In this collection of essays about the ways in which over the centuries a region and attached identity were imagined for the people and places now broadly labeled as the Marche (‘Marches’ in English) of Italy east of the Apennines from Umbria, Giorgio Mangani shows that this was often a self-conscious act of promotion and celebration by local and regional elites and local populations alike. This ‘region’ is an interesting one in several respects that support Mangani’s thesis that the idea of the region has had to be imposed on a much more unruly geography. Firstly, its name betrays the fact that for many centuries it was a borderland at the edge of various polities, the last one being the Papal States ruled from the Vatican until 1870, and, as a result, a frequent zone of contention between various political, economic and political forces emanating from distant seats of power. The plural in English translation further draws attention to what Mangani persuasively calls the ‘polycentrism’ of a region divided historically among a variety of cities and hinterlands rather than unified around a single center. Finally, as the home district of Giacomo Leopardi, possibly Italy’s most important poet of the nineteenth century, its inherent diversity led the poet to emphasize the heterogeneity of Italy itself in both his poems and his other writings. His Zibaldone, an enormous collection of notes, thoughts and recollections, is a book known to most Italians from school. It represents one of the greatest reflections on the human condition, particularly in relation to emotions, ever written. But its title means a hotchpotch or mixture of heterogeneous elements, precisely what the Marche signifies to Mangani, absent its manipulation as a ‘geopolitical’ entity.

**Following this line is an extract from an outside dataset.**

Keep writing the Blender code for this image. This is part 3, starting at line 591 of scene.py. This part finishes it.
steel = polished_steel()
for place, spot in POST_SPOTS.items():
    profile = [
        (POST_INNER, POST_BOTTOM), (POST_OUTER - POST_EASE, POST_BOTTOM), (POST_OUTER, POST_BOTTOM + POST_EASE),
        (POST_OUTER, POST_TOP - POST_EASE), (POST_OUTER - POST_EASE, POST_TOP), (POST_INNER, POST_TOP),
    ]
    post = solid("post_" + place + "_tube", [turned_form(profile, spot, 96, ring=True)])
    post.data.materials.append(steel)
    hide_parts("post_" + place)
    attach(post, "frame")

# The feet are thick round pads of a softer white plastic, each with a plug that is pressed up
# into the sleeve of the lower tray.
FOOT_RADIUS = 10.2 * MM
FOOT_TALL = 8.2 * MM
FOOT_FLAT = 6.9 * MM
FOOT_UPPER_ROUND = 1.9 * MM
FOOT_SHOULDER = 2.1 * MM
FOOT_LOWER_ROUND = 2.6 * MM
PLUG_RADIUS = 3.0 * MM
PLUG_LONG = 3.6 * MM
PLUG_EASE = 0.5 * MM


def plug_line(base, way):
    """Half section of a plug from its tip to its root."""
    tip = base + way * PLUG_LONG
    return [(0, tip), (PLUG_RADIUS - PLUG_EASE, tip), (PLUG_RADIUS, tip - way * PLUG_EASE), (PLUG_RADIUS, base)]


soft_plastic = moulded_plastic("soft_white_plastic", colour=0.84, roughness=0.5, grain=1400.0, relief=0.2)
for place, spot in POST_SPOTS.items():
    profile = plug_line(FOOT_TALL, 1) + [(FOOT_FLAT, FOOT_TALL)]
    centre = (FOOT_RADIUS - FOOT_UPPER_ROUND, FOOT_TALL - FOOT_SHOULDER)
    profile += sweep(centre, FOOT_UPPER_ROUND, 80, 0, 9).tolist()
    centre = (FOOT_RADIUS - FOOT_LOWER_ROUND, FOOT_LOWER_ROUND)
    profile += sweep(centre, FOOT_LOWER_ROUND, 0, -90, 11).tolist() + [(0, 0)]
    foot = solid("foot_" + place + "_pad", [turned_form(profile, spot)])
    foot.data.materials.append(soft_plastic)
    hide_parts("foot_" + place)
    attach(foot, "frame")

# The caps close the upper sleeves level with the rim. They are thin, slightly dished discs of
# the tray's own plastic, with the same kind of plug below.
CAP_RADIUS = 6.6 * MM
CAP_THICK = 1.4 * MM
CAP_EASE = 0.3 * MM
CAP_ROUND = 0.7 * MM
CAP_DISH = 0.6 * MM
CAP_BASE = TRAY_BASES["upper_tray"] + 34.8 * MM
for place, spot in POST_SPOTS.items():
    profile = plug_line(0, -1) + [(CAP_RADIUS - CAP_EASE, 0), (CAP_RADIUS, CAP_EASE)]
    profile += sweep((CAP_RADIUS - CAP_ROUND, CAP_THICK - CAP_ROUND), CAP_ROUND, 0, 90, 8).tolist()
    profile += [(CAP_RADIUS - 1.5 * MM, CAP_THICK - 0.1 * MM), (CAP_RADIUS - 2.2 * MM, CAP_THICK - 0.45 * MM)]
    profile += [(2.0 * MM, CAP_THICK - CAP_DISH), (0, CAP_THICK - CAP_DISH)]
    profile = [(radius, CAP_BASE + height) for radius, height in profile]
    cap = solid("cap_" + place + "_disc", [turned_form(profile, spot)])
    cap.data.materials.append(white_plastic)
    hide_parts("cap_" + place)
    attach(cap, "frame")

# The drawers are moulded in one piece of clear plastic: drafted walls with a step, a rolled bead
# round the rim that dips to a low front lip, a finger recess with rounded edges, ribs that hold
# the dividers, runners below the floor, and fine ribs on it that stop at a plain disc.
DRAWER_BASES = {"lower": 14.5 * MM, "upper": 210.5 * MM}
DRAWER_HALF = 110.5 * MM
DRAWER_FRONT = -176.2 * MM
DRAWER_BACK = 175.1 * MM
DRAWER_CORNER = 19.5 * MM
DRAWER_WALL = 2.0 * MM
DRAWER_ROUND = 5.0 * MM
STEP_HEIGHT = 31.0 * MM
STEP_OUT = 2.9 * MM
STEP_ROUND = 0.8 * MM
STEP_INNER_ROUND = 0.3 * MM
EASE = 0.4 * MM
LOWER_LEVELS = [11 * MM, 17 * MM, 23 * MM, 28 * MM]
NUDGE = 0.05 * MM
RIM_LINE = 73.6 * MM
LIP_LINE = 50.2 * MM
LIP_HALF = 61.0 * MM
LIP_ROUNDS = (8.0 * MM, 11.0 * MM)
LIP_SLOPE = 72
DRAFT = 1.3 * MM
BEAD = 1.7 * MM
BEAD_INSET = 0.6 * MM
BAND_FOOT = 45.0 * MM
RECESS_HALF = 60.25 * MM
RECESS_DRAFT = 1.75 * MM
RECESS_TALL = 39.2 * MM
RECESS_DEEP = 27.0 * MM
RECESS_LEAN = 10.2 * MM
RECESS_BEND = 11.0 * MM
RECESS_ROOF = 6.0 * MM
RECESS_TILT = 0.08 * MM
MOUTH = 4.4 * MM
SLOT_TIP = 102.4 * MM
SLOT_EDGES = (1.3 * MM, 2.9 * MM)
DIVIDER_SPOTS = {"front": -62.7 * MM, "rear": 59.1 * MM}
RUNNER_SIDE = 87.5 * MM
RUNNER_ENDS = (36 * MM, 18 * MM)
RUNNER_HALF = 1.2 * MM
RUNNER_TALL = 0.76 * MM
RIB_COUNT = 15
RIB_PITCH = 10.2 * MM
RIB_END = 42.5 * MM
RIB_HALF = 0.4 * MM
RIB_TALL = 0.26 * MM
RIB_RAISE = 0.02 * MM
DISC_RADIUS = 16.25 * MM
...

The essays have distinctive themes but follow a narrative ‘flow’ from broad considerations of how regional identities have been proposed for the region through the construction of a post-1870 racial-civilizational account of the Marche and more longstanding efforts at representing the area as a ‘garden’ (a Promised Land of sorts akin to a ‘New Palestine’) and as a coherent ‘landscape’ associated with a vision of political unity to somewhat more specific narratives about the Marche drawing on such diverse sources as ‘Adriatic humanism’, the classical Roman villas of the district written about by Pliny, Leopardi’s Marche, the Third Italy industrial model of the contemporary Marche, and the ‘senses of place’ adopted by the anti-Fascist Resistance in the region at the close of the Second World War celebrating the sites of their major feats. These storylines thus go from the historic and long term to the more recent and contemporary. Each, through, illustrates the extent to the region is constructed and written about as a coherent entity even when it clearly resists incorporation into one singular regional narrative reflecting self-evident ‘facts on the ground’. Most chapters are illustrated with historic maps and photographs of artifacts that provide some sense of the ways in which the stories of the region told to larger audiences have been created out of local lore.

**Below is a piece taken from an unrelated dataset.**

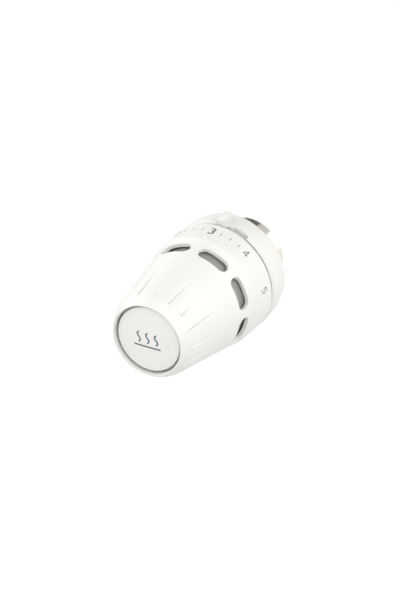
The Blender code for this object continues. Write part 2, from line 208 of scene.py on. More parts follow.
def make_piece(name, net, body, material, sharp=SHARP_ANGLE):
    """Turns a net into a smooth-shaded object that rides on a CAD body."""
    mesh = net_mesh(name, net)
    shade(mesh, sharp)
    mesh.materials.append(material)
    piece = bpy.data.objects.new(name, mesh)
    bpy.context.scene.collection.objects.link(piece)
    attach(piece, body)
    return piece


def rounded(corners):
    """An outline from (radius, y, fillet) corners.

    A corner with a fillet becomes an arc, with one more point on the straight at each side of it.
    """
    out = []
    count = len(corners)
    for i, (radius, y, fillet) in enumerate(corners):
        here = Vector((radius, y))
        before = Vector(corners[i - 1][:2]) - here
        after = Vector(corners[(i + 1) % count][:2]) - here
        if fillet <= 0.0:
            out.append((radius, y))
            continue
        half = before.angle(after) / 2
        reach = fillet / math.tan(half)
        centre = here + (before.normalized() + after.normalized()).normalized() * (fillet / math.sin(half))
        start = here + before.normalized() * reach
        end = here + after.normalized() * reach
        a0 = math.atan2(start.y - centre.y, start.x - centre.x)
        a1 = math.atan2(end.y - centre.y, end.x - centre.x)
        sweep = (a1 - a0 + math.pi) % math.tau - math.pi
        steps = max(3, round(abs(math.degrees(sweep)) / 12))
        hold = min(0.25 * fillet, 0.1)
        out.append(tuple(start + before.normalized() * hold))
        for s in range(steps + 1):
            a = a0 + sweep * s / steps
            out.append((centre.x + fillet * math.cos(a), centre.y + fillet * math.sin(a)))
        out.append(tuple(end + after.normalized() * hold))
    return out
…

The geographical hybridity and in-between character of the Marche as shown by many of the stories told about it as a region reveal for Mangani the extent to which the sweeping together of geographical particularities is invariably an act of geopolitical imagination directed towards creating a geopolitical identity for a region and its occupants, if usually as part of a larger Italian mosaic. The takeaway message for political-cultural geography, I suppose, is that ‘regions’ are never innocent empirical designations but rich with political implications about why different regional narratives rise and fall and about whose interests and identities they come to serve. In tracing a Foucauldian ‘archaeology’ of knowledge about the Marche, Giorgio Mangani has also shown then how much regional designations feed into political projects, from Italian unification to the model of diffuse industrial development and anti-Fascism, that are based in blending local particularities into regional narratives to serve specific ideological goals.